Extracted data entries:
━━━━━━━━━━━━━━━━
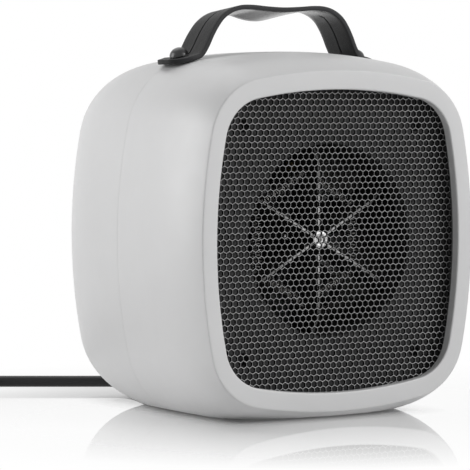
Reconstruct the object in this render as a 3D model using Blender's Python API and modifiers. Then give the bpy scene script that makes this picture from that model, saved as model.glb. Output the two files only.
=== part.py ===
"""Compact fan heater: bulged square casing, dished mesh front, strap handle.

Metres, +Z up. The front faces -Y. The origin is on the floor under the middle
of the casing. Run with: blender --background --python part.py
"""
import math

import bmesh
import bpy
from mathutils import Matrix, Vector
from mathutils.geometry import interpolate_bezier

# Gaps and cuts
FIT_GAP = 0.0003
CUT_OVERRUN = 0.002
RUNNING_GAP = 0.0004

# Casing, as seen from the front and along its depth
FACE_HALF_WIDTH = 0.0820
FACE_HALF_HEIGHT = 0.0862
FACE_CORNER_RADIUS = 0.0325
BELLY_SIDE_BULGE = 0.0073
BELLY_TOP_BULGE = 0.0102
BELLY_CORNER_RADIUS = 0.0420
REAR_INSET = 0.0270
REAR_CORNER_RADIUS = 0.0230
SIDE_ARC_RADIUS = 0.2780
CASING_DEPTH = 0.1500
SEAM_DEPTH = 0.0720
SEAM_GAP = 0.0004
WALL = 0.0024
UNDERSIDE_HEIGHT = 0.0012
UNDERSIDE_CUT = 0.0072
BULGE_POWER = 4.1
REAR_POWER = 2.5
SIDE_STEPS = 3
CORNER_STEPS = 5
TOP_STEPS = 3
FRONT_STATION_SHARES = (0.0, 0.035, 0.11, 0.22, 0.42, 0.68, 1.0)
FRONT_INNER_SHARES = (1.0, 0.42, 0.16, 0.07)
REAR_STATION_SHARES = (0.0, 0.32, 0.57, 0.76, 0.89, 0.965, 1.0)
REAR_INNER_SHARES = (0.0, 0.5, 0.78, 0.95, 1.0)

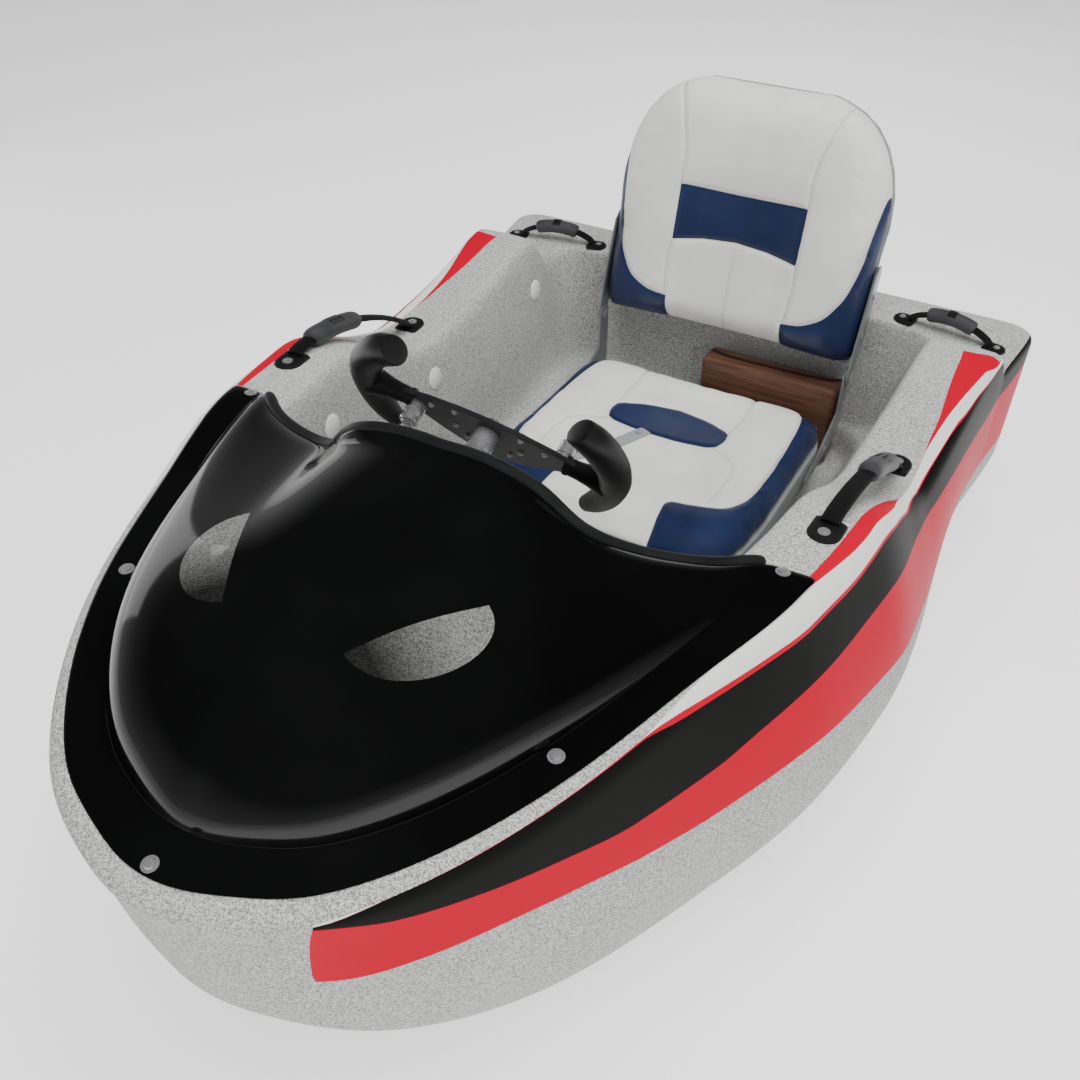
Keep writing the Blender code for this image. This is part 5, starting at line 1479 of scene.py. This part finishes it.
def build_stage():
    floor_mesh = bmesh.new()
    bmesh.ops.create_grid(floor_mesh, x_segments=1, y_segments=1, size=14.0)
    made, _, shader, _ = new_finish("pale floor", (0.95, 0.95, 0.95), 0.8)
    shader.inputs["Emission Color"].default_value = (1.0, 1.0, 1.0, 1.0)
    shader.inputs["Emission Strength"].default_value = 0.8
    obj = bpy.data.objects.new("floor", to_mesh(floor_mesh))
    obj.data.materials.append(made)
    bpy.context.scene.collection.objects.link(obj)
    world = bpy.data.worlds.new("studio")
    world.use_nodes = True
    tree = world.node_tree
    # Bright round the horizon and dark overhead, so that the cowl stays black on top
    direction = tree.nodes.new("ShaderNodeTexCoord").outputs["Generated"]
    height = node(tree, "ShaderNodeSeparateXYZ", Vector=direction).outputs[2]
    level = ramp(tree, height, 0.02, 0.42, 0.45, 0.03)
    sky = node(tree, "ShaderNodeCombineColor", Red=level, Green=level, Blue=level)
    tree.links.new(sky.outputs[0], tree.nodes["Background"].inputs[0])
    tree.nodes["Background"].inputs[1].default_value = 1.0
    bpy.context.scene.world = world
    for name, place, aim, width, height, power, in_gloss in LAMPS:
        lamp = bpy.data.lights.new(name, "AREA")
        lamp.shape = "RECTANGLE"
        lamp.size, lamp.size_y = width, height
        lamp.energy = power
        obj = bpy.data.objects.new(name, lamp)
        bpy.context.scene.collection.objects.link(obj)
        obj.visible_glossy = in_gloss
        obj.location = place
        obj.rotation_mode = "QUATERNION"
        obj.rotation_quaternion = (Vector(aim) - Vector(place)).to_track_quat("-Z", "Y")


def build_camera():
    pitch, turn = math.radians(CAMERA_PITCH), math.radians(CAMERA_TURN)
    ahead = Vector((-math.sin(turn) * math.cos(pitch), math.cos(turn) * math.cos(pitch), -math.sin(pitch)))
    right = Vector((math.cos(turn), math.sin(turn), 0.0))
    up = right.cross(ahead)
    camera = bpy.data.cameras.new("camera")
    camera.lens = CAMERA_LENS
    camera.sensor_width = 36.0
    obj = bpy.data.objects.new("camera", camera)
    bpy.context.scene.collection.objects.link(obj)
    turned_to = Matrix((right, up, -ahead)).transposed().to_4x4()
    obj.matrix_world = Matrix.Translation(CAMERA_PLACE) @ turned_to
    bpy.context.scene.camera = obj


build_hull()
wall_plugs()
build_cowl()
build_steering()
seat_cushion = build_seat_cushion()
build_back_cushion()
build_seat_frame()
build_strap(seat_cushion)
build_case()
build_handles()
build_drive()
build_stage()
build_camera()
━━━━━━━━━━━━━━━━
_What is needed_. From the first line of the data through the line with "REAR_INNER_SHARES = (0.0, 0.5, 0.78, 0.95, 1.0)", quote each line exactly and add nothing else.

_Answer to the task_.
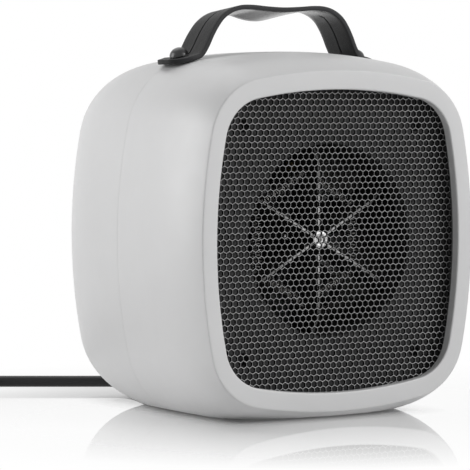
Reconstruct the object in this render as a 3D model using Blender's Python API and modifiers. Then give the bpy scene script that makes this picture from that model, saved as model.glb. Output the two files only.
=== part.py ===
"""Compact fan heater: bulged square casing, dished mesh front, strap handle.

Metres, +Z up. The front faces -Y. The origin is on the floor under the middle
of the casing. Run with: blender --background --python part.py
"""
import math

import bmesh
import bpy
from mathutils import Matrix, Vector
from mathutils.geometry import interpolate_bezier

# Gaps and cuts
FIT_GAP = 0.0003
CUT_OVERRUN = 0.002
RUNNING_GAP = 0.0004

# Casing, as seen from the front and along its depth
FACE_HALF_WIDTH = 0.0820
FACE_HALF_HEIGHT = 0.0862
FACE_CORNER_RADIUS = 0.0325
BELLY_SIDE_BULGE = 0.0073
BELLY_TOP_BULGE = 0.0102
BELLY_CORNER_RADIUS = 0.0420
REAR_INSET = 0.0270
REAR_CORNER_RADIUS = 0.0230
SIDE_ARC_RADIUS = 0.2780
CASING_DEPTH = 0.1500
SEAM_DEPTH = 0.0720
SEAM_GAP = 0.0004
WALL = 0.0024
UNDERSIDE_HEIGHT = 0.0012
UNDERSIDE_CUT = 0.0072
BULGE_POWER = 4.1
REAR_POWER = 2.5
SIDE_STEPS = 3
CORNER_STEPS = 5
TOP_STEPS = 3
FRONT_STATION_SHARES = (0.0, 0.035, 0.11, 0.22, 0.42, 0.68, 1.0)
FRONT_INNER_SHARES = (1.0, 0.42, 0.16, 0.07)
REAR_STATION_SHARES = (0.0, 0.32, 0.57, 0.76, 0.89, 0.965, 1.0)
REAR_INNER_SHARES = (0.0, 0.5, 0.78, 0.95, 1.0)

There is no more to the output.